While our boat was still a long distance from the spot known to be frequented by dolphins, Roy was already emphatically pointing them out to us, "Ayun! Ayun sila!" The lack of sleep and hunger (We had left the hotel without eating breakfast.) left me feeling particularly dejected because I couldn't see a damn thing ahead except waves, waves and more waves.
In a matter of minutes, a string of thoughts ran through my head: "May nakikita ba talaga si Roy? Wala akong makita. Lord, nag-effort naman ako'ng gumising nang maaga, sana naman makakita ako ng dolphins, di ba? Bakit wala akong makita? Ano ba dapat ang makita ko? Hindi ba ito katulad ng kung anong nakita ko sa dolphin shows sa Subic at sa Sentosa? Was I expecting something that was totally different from what the actual thing is? Is it for the same reason kaya wala pa rin akong lovelife hanggang ngayon? May ine-expect akong something na hindi naman pala dapat i-expect?"
I could have gone on and on, wallowing in self-pity and self-doubt, but there it was, right before my eyes, that which I have been longing to behold - love.
I mean, dolphins. Fifty, sixty or maybe even more than that, in front of the boat and on both sides of it.

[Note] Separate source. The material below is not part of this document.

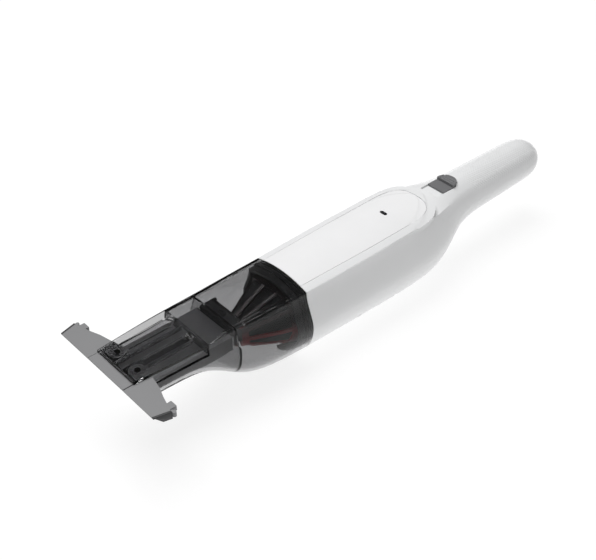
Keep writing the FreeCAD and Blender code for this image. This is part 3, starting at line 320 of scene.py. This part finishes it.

Well, the dolphins could really have been love personified, because seeing so many of them diving in and out of the water made me want to smile and cry at the same time. Then a part of me wanted to shout for joy and another part of me wanted to keep still in silent reverie. I realized I was in the middle of a great big ocean, the depths of which I know nothing about, but I've briefly forgotten all my fears. Wasn't this what it is like to be embraced by your One Great Love?
That wish I whispered to the firefly of the Abatan River - I knew, at that moment, it had been fulfilled even before my lips had uttered the words.
"And now these three remain: faith, hope and love. But the greatest of these is love."